The Retirement Number Shock for Younger Workers
Retirement calculators often surprise younger earners because the numbers climb faster than expected. A comfortable retirement for someone in their 60s may require $1 million to $1.5 million, but early retirement before 50 often pushes that range much higher. Financial advisors commonly suggest the “25x rule,” which means multiplying annual expenses by 25 to estimate retirement needs. Someone spending $60,000 per year may need around $1.5 million for traditional retirement timing. Early retirees often need $2 million to $3 million because they must fund extra decades of living costs.
That higher number creates a shock factor for workers in their 20s, 30s, and early 40s who underestimate long-term expenses. Housing, healthcare, and lifestyle inflation all raise retirement targets faster than salary growth alone can handle. Many early planners also forget that retiring younger increases the chance of outliving savings. That risk forces financial models to include larger buffers and more conservative withdrawal rates. The math rarely favors shortcuts, which makes early preparation essential rather than optional.
How Much You Actually Need at 40 or Younger
People aiming to retire before 40 or shortly after often need significantly more than traditional retirees. A realistic early retirement target usually falls between $2.5 million and $4 million, depending on lifestyle expectations and spending habits. Someone living in a high-cost city may need even more, especially if housing costs remain high or healthcare expenses rise. Lower-cost regions reduce that number, but they rarely eliminate the need for strong investment growth. Early retirees must also account for decades of inflation that erode purchasing power over time.
The 4% rule often guides retirement planning, but early retirees sometimes shift to 3.5% or even 3% withdrawal rates for added safety. That adjustment increases required savings dramatically because smaller withdrawals demand larger principal balances. A portfolio designed to last 40 to 50 years must survive multiple market downturns and economic cycles. That reality pushes younger savers toward diversified investments like index funds, real estate, and tax-advantaged accounts. Strong returns matter, but consistency matters even more over such long timelines.
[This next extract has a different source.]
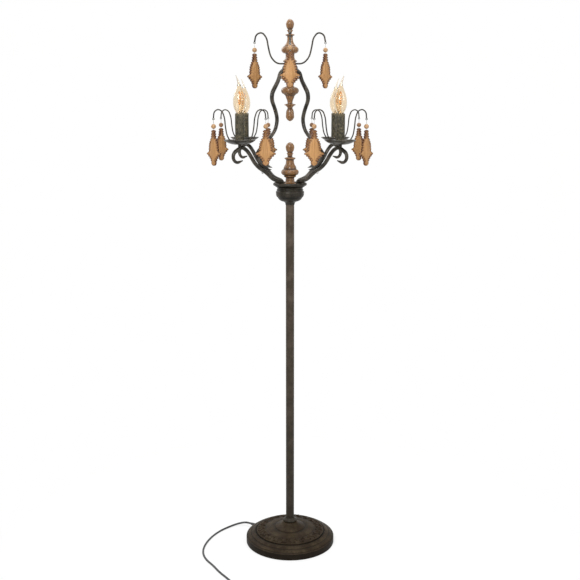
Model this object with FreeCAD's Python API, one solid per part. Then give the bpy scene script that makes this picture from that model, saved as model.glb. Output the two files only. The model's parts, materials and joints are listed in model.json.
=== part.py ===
import FreeCAD
import Part
import math
import os
from FreeCAD import Vector

os.makedirs("parts", exist_ok=True)

# A four-light candlestick floor lamp, in millimetres. Z is up, the front is -Y and the left is -X.
# The origin is the middle of the base, on the floor.

SEAT = 0.1  # clearance where a tube, a screw or a pin goes into its hole
TURNING_STEP = 0.75  # radians of a turned moulding between two of its facets
BEND_STEP = 0.6  # radians of a bend between two of its facets
SHORTEST_CHORD = 3.0
REST = 0.2  # gap where a round piece lies on another round piece

# sides of the round pieces, which are cut in flat facets
BASE_SIDES = 40
HUB_SIDES = 28
POLE_SIDES = 24
PAN_SIDES = 20
TURNED_SIDES = 16
SMALL_SIDES = 12
BAR_SIDES = 8
BORE_SIDES = 6
WIRE_SIDES = 5
PIN_SIDES = 4

# base
BASE_RADIUS = 135.0
BASE_RIM_HEIGHT = 24.0
BASE_HEIGHT = 64.0
BASE_BAND_RADIUS = 103.0
BASE_BAND_HEIGHT = 37.0
BASE_STEP_RADIUS = 117.0
BASE_STEP_HEIGHT = 29.0
BASE_BOSS_RADIUS = 44.0
BASE_BOSS_HEIGHT = 48.0
COVER_WALL = 2.0
COVER_FOOT_GAP = 1.0
PAD_THICKNESS = 3.0
WEIGHT_THICKNESS = 17.0
WEIGHT_GAP = 0.3
WEIGHT_BOSS_RADIUS = 17.0
CABLE_SLOT_WIDTH = 16.0
CABLE_SLOT_HEIGHT = 16.0
NUT_RECESS_RADIUS = 18.0
NUT_RECESS_HEIGHT = 22.0
WASHER_RADIUS = 13.0
WASHER_THICKNESS = 2.0
NUT_RADIUS = 9.5
NUT_THICKNESS = 5.0

# pole
POLE_RADIUS = 12.5
POLE_WALL = 1.5
POLE_LOWER_LENGTH = 508.7
POLE_MIDDLE_LENGTH = 134.0
POLE_UPPER_LENGTH = 339.8
POLE_EDGE_BREAK = 0.6
FOOT_COLLAR_RADIUS = 20.8
FOOT_COLLAR_HEIGHT = 12.5
COUPLING_LENGTH = 40.0
COUPLING_WALL = 2.5
HANGER_TUBE_RADIUS = 5.0  # threaded lamp tube
HANGER_TUBE_BORE = 3.4
TUBE_FOOT = 9.0  # of the foot tube below the weight's washer seat
TUBE_HEAD = 14.0  # of the hub's tube above the hub cover, inside the finial
TUBE_REACH = 30.0  # inside the pole
BUSHING_INSET = 12.0
BUSHING_LENGTH = 16.0
WINDOW_HEIGHT = 16.0
CABLE_RADIUS = 2.6
CABLE_BEND = 8.0
LEAD_RADIUS = 0.7
LEAD_CAP_RADIUS = 4.0
LEAD_CAP_DROP = 22.0  # below the hub's floor
CONNECTOR_RADIUS = 4.5
CONNECTOR_LENGTH = 16.0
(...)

Savings Strategies That Actually Move the Needle Fast
Aggressive saving habits define most early retirement success stories, especially for people under 40. Many financial planners recommend saving at least 30% to 50% of income for those targeting early retirement. That level of saving often requires intentional lifestyle choices like downsizing housing, limiting debt, and avoiding lifestyle inflation. Automating investments helps maintain consistency because it removes emotional decision-making from the process. Every dollar invested early gains more compounding power over time.
Income growth also plays a major role because saving alone cannot always close the gap quickly. Many early retirees focus on side income, career advancement, or entrepreneurial projects to accelerate wealth building. A higher income combined with disciplined investing shortens the timeline significantly. Tax-efficient accounts like RRSPs and TFSAs in Canada or 401(k)s and Roth IRAs in the United States also strengthen long-term growth. Strategic planning turns early retirement from a dream into a structured financial plan.
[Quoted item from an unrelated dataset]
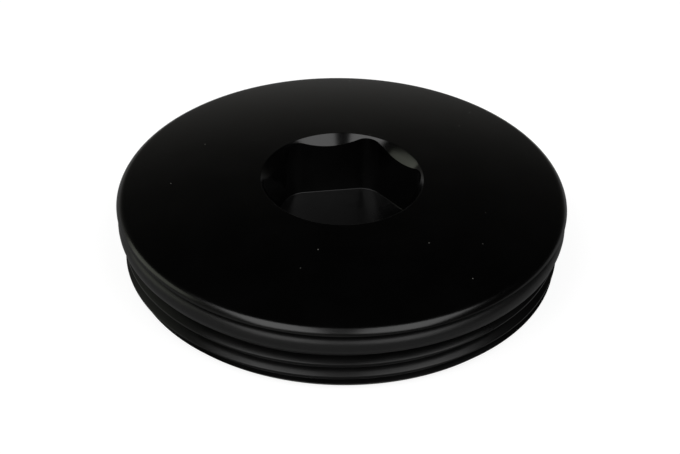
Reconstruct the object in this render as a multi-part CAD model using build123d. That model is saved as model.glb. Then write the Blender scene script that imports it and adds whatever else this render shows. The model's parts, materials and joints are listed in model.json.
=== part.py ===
from build123d import *
import os
from math import cos, pi, radians, tan

# Threaded protection cap: a turned aluminium plug that screws flush into a tapped port.
# It has a domed face, a thin round-edged flange, a groove for a rubber O-ring close under
# the flange, a short fine thread and a milled hexagon socket for the key.
# Millimetres, +Z up. The origin is on the axis, in the end face that the cap stands on.

# ---- Driving dimensions ------------------------------------------------------------------

# Thread, M30 x 1: a plain cylinder of the major diameter stands for its crests
thread_diameter = 30.0
thread_reach = 4.9              # underside of the flange to the end face
thread_lead_in = 0.75           # 45 degree chamfer at the end of the thread
thread_start_break = 0.2        # 45 degree chamfer beside the groove

# Flange and domed face
flange_overhang = 0.6           # flange beyond the thread, on the radius
flange_edge_height = 0.5        # underside of the flange to the foot of the dome
flange_edge_round = 0.5         # round that blends the dome into the flange's wall
flange_edge_break = 0.08        # small chamfer on the lower edge
dome_height = 1.85              # foot of the dome to its virtual top on the axis

# O-ring, 28 x 1.5, and its groove
ring_cord = 1.5                 # width of the seated cord along the radius
ring_seated_height = 1.48       # height of the seated cord, which is pressed slightly flat
ring_proud = 0.5                # ring beyond the thread, on the radius
ring_floor_clearance = 0.05     # ring to the floor of its groove
ring_flange_clearance = 0.25    # ring to the underside of the flange
ring_thread_clearance = 0.17    # ring to the thread's side of the groove

# Hexagon socket
hex_across_flats = 10.0
hex_corner_radius = 1.6         # left by the milling cutter
socket_depth = 4.45             # edge of the countersink to the socket's floor
countersink_margin = 0.1        # countersink's edge beyond the hexagon's round corners
countersink_angle = 88.0        # included angle

# ---- Sizes that follow from them ---------------------------------------------------------

thread_radius = thread_diameter / 2
flange_radius = thread_radius + flange_overhang

ring_outer_radius = thread_radius + ring_proud
ring_centre_radius = ring_outer_radius - ring_cord / 2
groove_radius = ring_outer_radius - ring_cord - ring_floor_clearance
groove_width = ring_flange_clearance + ring_seated_height + ring_thread_clearance

hex_corner_reach = (hex_across_flats / 2 - hex_corner_radius) / cos(pi / 6) + hex_corner_radius
countersink_radius = hex_corner_reach + countersink_margin

# The dome is part of a sphere through the flange's corner and the virtual top
dome_sphere_radius = (flange_radius**2 + dome_height**2) / (2 * dome_height)


def dome_drop(radius):
    """How far the domed face lies below its virtual top, at a distance from the axis."""
    return dome_sphere_radius - (dome_sphere_radius**2 - radius**2) ** 0.5


# Heights above the end face
z_flange = thread_reach
z_groove_bottom = z_flange - groove_width
z_ring_centre = z_flange - ring_flange_clearance - ring_seated_height / 2
z_dome_foot = z_flange + flange_edge_height
z_dome_top = z_dome_foot + dome_height
z_countersink_edge = z_dome_top - dome_drop(countersink_radius)
z_socket_floor = z_countersink_edge - socket_depth

# The countersink's cone is turned to a flat bottom well inside the hexagon
countersink_tip_radius = hex_across_flats / 2 - hex_corner_radius
countersink_slope = tan(radians(countersink_angle / 2))
countersink_depth = (countersink_radius - countersink_tip_radius) / countersink_slope
z_countersink_tip = z_countersink_edge - countersink_depth


# ---- The turned body ---------------------------------------------------------------------

def side_outline():
    """Outer outline of the half section, from the end face up to the flange."""
    return Polyline(
        (0, 0),
        (thread_radius - thread_lead_in, 0),
        (thread_radius, thread_lead_in),
        (thread_radius, z_groove_bottom - thread_start_break),
        (thread_radius - thread_start_break, z_groove_bottom),
        (groove_radius, z_groove_bottom),
        (groove_radius, z_flange),
        (flange_radius - flange_edge_break, z_flange),
        (flange_radius, z_flange + flange_edge_break),
        (flange_radius, z_dome_foot),
    )


def dome_outline():
    """Domed face of the half section, from the flange in to the countersink."""
    half_way = (flange_radius + countersink_radius) / 2
    return ThreePointArc(
        (flange_radius, z_dome_foot),
        (half_way, z_dome_top - dome_drop(half_way)),
        (countersink_radius, z_countersink_edge),
    )


def countersink_outline():
    """Countersink's cone, its flat bottom and the axis that closes the half section."""
    return Polyline(
        (countersink_radius, z_countersink_edge),
        (countersink_tip_radius, z_countersink_tip),
        (0, z_countersink_tip),
        (0, 0),
    )


def turned_body():
    """The half section turned about the axis of the cap."""
    section = make_face([side_outline(), dome_outline(), countersink_outline()])
    flange_corner = section.vertices().sort_by_distance((flange_radius, z_dome_foot))[0]
    section = fillet(flange_corner, flange_edge_round)
    return revolve(Plane.XZ * section, Axis.Z)


# ---- The key socket ----------------------------------------------------------------------

def socket_cut():
    """The milled hexagon, with flats that face +Y and -Y and corners left by the cutter."""
    hexagon = RegularPolygon(hex_across_flats / 2, 6, major_radius=False)
    hexagon = fillet(hexagon.vertices(), hex_corner_radius)
    height = z_dome_top - z_socket_floor
    return extrude(Pos(0, 0, z_socket_floor) * hexagon, height)


def cap_body():
    """Body of the cap: the hexagon leaves the countersink as six scallops."""
    return turned_body() - socket_cut()


# ---- The seal ----------------------------------------------------------------------------

def o_ring():
    """Rubber O-ring of nearly round section, seated in the groove under the flange."""
    section = Pos(ring_centre_radius, z_ring_centre) * Ellipse(ring_cord / 2, ring_seated_height / 2)
    return revolve(Plane.XZ * section, Axis.Z)


# ---- Output ------------------------------------------------------------------------------

def main():
    os.makedirs("parts", exist_ok=True)
    pieces = {
        "cap_body": cap_body(),
        "o_ring": o_ring(),
    }
    for name, solid in pieces.items():
        solid.label = name
        export_step(solid, f"parts/{name}.step")
    print(f"countersink edge {z_countersink_edge:.3f}, socket floor {z_socket_floor:.3f},",
          f"groove bottom {z_groove_bottom:.3f}, dome sphere {dome_sphere_radius:.1f}")


main()
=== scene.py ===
# %% [markdown]
# Threaded protection cap: a black anodised plug with a domed face, a hexagon socket for the
# key, a fine right-hand thread and a rubber O-ring close under its flange.
#
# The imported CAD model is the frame. Two CAD pieces come with it: the metal body and the
# O-ring. Both are made again here with finer detail, in the same place and at the same size,
# and stand in for the CAD pieces in the picture.

# %% Load the frame
import json
from math import acos, asin, atan2, cos, degrees, pi, radians, sin, sqrt, tan

import bpy
from mathutils import Matrix, Vector

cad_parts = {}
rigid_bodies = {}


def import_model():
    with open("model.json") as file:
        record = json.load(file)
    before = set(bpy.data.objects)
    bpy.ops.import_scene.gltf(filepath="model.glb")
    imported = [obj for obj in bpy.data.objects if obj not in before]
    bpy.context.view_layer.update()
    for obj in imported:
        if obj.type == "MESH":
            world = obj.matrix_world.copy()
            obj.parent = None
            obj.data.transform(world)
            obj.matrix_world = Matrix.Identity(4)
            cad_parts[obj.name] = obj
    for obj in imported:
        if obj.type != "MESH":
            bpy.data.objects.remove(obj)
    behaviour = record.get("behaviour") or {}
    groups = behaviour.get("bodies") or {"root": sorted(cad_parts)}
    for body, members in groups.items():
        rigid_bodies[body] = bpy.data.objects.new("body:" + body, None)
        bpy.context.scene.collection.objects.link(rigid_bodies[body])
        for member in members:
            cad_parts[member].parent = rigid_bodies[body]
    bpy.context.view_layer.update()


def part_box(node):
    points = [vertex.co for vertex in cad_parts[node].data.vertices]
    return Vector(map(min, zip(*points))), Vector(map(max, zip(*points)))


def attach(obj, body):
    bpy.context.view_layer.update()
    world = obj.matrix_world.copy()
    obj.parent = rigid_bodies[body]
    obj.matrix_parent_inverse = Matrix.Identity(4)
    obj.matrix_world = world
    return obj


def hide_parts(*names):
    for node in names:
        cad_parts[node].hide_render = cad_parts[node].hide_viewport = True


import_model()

mm = 0.001
body_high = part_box("cap_body")[1]
ring_low, ring_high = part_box("o_ring")
print("the body reaches", [round(v / mm, 3) for v in body_high], "mm")
print("the ring lies from", round(ring_low.z / mm, 3), "to", round(ring_high.z / mm, 3), "mm")

# %% [markdown]
# All sizes are in metres, as everything in Blender is here. The outer sizes are read from
# the CAD pieces, so that the two models can't drift apart. The rest are the ones that a
# drawing of the cap would give, and everything else is worked out from them.

# %% Sizes of the cap
flange_radius = body_high.x
socket_edge_height = body_high.z          # sharp edge between the dome and the countersink
ring_outer_radius = ring_high.x
thread_radius = 15.0 * mm
thread_pitch = 1.0 * mm
thread_depth = 0.60 * mm
lead_in = 0.75 * mm                       # chamfer at the end of the thread
groove_radius = 13.95 * mm                # floor of the O-ring groove
groove_bottom = ring_low.z - 0.17 * mm
flange_underside = ring_high.z + 0.25 * mm
dome_foot = flange_underside + 0.5 * mm
dome_height = 1.85 * mm
hexagon_across_flats = 10.0 * mm
hexagon_corner = 1.6 * mm                 # radius that the milling cutter leaves
countersink_overlap = 0.1 * mm            # how far it reaches past the hexagon's corners
countersink_half_angle = radians(44)
socket_floor = socket_edge_height - 4.45 * mm
front_heading = radians(260.7)            # the side of the cap that faces the camera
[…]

Common Mistakes That Drain Early Retirement Plans
Many younger savers underestimate healthcare costs, which often become one of the biggest long-term expenses. Early retirement removes employer-sponsored insurance for many people, forcing them to purchase private coverage or pay out of pocket. That shift can add thousands of dollars per year depending on location and coverage level. Ignoring this cost often leads to unrealistic retirement targets that collapse under real-world conditions. Smart planning always includes healthcare as a core budget category.
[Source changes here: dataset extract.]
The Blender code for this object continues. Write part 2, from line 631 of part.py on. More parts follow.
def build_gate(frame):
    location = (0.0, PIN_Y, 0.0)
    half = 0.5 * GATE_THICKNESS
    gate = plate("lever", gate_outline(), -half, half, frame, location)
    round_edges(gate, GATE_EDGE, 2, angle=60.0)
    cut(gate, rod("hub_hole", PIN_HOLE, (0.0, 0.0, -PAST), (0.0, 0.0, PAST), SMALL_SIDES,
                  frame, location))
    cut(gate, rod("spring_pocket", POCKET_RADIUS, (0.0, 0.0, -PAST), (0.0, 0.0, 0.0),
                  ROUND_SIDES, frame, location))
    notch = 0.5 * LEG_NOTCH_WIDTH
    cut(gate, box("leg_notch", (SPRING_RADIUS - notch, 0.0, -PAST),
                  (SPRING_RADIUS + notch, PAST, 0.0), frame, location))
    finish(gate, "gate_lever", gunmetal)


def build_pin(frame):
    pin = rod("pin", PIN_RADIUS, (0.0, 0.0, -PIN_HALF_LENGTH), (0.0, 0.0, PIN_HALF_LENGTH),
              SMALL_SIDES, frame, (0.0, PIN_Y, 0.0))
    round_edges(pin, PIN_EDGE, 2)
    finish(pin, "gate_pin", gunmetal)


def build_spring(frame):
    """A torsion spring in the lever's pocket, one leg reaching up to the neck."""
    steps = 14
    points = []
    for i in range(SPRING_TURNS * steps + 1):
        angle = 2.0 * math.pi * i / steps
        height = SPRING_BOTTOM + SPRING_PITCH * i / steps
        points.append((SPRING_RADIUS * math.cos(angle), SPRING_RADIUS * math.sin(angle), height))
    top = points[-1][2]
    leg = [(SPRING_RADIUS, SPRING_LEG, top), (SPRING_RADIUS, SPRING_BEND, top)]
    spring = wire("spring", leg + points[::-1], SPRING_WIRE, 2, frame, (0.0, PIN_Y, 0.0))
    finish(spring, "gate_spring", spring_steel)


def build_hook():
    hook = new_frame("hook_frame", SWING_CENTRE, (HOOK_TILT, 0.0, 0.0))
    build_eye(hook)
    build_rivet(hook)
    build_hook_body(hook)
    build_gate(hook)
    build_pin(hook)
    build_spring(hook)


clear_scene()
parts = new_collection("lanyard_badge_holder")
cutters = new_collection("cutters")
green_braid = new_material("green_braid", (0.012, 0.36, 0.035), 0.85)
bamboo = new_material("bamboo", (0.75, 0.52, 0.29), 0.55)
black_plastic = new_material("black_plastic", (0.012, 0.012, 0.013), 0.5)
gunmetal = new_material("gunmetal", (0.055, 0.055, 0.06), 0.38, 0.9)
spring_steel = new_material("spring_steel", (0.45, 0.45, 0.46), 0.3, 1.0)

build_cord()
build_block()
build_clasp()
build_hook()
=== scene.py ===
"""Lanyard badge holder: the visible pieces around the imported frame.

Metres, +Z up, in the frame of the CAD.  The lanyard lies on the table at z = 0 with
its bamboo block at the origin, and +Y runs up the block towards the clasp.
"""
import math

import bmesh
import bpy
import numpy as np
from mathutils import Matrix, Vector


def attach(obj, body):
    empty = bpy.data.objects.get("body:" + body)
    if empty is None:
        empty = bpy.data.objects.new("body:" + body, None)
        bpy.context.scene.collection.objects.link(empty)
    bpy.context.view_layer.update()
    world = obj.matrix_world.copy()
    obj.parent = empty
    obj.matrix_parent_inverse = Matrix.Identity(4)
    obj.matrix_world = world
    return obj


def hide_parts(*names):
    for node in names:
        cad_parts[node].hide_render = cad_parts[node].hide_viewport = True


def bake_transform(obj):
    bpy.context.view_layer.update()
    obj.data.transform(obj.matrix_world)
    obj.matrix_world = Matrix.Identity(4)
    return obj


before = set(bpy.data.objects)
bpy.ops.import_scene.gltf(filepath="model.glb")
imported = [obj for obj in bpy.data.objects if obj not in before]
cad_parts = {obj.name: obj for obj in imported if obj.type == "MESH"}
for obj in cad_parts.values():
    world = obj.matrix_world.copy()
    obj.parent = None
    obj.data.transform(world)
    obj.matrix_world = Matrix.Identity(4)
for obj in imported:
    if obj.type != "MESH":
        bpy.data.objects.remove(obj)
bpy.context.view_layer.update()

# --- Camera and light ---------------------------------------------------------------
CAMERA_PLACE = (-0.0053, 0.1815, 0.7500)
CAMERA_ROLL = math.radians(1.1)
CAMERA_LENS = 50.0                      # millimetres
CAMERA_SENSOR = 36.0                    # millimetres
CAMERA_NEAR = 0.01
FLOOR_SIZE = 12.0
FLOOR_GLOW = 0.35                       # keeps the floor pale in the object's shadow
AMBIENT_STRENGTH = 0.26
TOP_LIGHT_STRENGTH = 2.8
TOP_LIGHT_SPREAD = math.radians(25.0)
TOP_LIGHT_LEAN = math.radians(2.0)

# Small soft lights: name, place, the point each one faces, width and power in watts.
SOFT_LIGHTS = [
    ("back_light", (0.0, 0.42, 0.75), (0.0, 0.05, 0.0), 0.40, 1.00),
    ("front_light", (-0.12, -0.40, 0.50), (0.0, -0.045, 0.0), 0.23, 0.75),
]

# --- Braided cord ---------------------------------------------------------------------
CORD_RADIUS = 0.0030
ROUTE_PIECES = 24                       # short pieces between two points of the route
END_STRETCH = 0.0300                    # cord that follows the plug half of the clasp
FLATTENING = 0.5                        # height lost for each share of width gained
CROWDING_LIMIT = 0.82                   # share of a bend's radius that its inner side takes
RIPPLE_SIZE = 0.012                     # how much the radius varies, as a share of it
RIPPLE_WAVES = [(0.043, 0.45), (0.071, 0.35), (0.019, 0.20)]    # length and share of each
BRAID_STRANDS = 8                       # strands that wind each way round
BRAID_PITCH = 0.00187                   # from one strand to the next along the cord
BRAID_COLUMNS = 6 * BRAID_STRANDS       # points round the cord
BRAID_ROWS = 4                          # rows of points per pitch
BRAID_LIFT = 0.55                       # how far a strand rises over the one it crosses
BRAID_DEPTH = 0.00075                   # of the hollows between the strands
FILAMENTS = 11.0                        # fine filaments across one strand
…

Another major mistake involves emotional investing during market swings. Panic selling during downturns destroys long-term compounding, especially for people relying on early retirement timelines. Some savers also overestimate future investment returns, assuming consistent double-digit gains that rarely hold steady over decades. Others delay investing in their 20s and 30s, missing the most powerful compounding years. Time in the market consistently beats timing the market, especially for early retirement goals.
The Real Retirement Number That Changes Everything
Early retirement success depends less on a single magic number and more on consistent behavior over time. Most people under 40 who reach financial independence focus on disciplined investing, high savings rates, and long-term planning rather than chasing shortcuts. A realistic target often sits between $2 million and $3 million, but personal lifestyle choices can shift that range significantly. Lower expenses reduce pressure, while higher spending increases required savings dramatically. Flexibility in planning often matters just as much as the final number itself.
What retirement number feels realistic for someone under 40 in today’s economy, and which strategies seem most achievable?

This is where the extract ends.